Data Studies

Data Studies courses prepare students to take their critical thinking and analysis skills and apply them to data-oriented environments, including industry, government, and non-profit organizations.

Science and Technology Studies and the Data Sciences Initiative have developed a new program in Data Studies with courses open to students from all majors. These courses are designed to offer critical understanding of the social life of data, as well as important aspects of data analysis. They prepare students to apply their critical thinking and analytical skills to data-oriented environments in industry, government, and non-profit organizations.
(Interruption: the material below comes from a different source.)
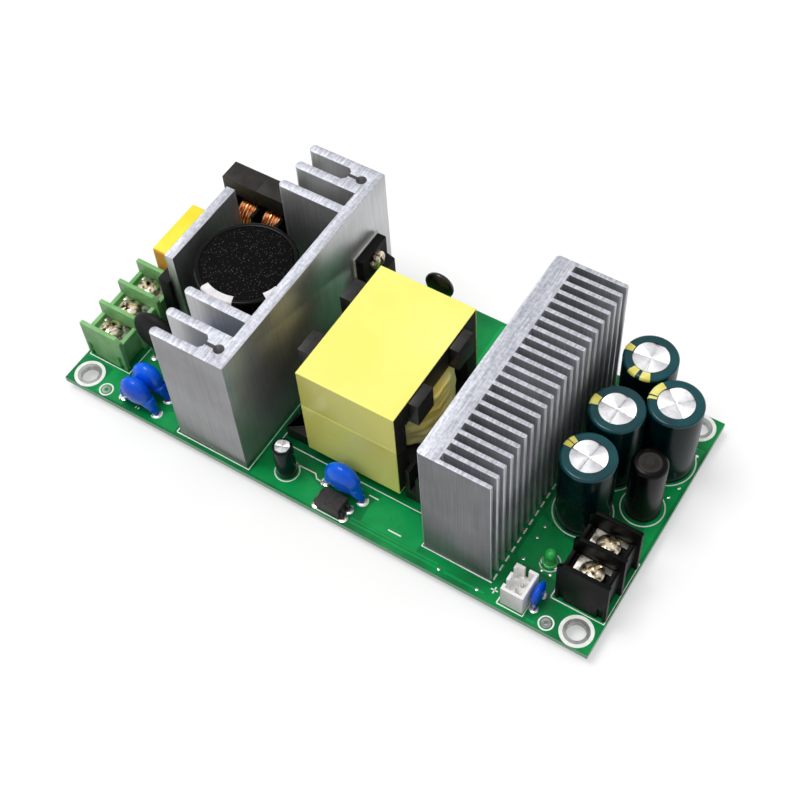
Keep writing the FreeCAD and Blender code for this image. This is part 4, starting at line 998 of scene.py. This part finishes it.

Learn more about the program by visiting these websites:

Division of Social Sciences page on Data Studies

College of Letters and Science page on Data Studies

Data Studies Courses

STS 101: Introduction to Data Studies

Introduction to Data Studies

The following are the key topics and subtopics covered in STS 101. The course incorporates methods derived from STS and concepts from the social sciences and humanities, focusing on critical approaches to data. The course involves four hours of lecture/discussion per week as well as homework involving critical reading, data manipulation using Microsoft Excel, and presentation of work. There will be a final exam.

Caring for Data (structuring and naming data files informatively, backing up original data, ability to reproduce cleaned data, sharing data, documenting data content and provenance)

The Data Science Process in the World (defining a problem, clarifying a problem, learning to how and where to ask questions, learning to be comfortable not knowing, learning to experiment and explore data, teamwork on assignments)

Data Exploration and Manipulation with Excel (indexes, lookup tables, pivot tables, graphing and charting)

Understanding Data (archaeology of data, metadata concepts, formats, columns, features, data integrity, cleaning data)

Stakeholders (analysis, constraints and benefits, interviewing, roleplaying, redefining questions)

Big Data and Pre-Machine Learning (brainstorming features, selecting good data, big data strengths and limitations)

Presenting/Visualizing Rhetoric (graph and chart approaches, structuring a presentation, structuring a report)


STS 115: Data Sense and Exploration

Data Sense and Exploration: Critical Storytelling and Analysis
This course introduces students to data science analysis through case studies of working with data to develop and tell meaningful stories about interesting questions. The course has the students work with real questions and real-world (messy) data, learn to think critically about how to quantify and measure concepts, learn to visualize data for exploratory data analysis (EDA) and for communicating final results to different types of audiences. The students develop data literacy, intuition about sampling variability, skepticism about quantitative claims, best practices in data visualization, and an introduction to programming.

We use case studies to explore problems with real data that require students to think about the context of the problem and the data. The case studies also encourage the students to bring in other sources of data that may offer improved insights into the problem. They also raise issues with “found” data that are not randomly sampled and how naive inferences can be highly misleading.
Students will learn to clean data, considering how the data were collected and how errors may have been introduced.

The course also introduces elementary aspects of the R computing environment for data analysis. The primary purpose for this is so that students can use this in subsequent courses, especially the capstone course (the fifth course in the forthcoming “Data Studies" minor).

The course involves: 1) using data to reason about and answer questions, 2) skeptically framing and evaluating questions and answers, 3) presenting results to different audiences, 4) manipulating data with a high-level programming language.

Learning Objectives: Reason about how the data were obtained; understand limitations of the sampling mechanism; identify the population from which the data were sampled and what relevant inferences we might be able to perform.

Visualization covers many types of plots; single variable plots; two variable plots; multivariable plots; choice of glyphs, colors; conditional plots - panels; geospatial maps; visualizing “big data”.

This courses uses a high-level programming language (R) rather than Excel and so requires explaining fundamental concepts in that language.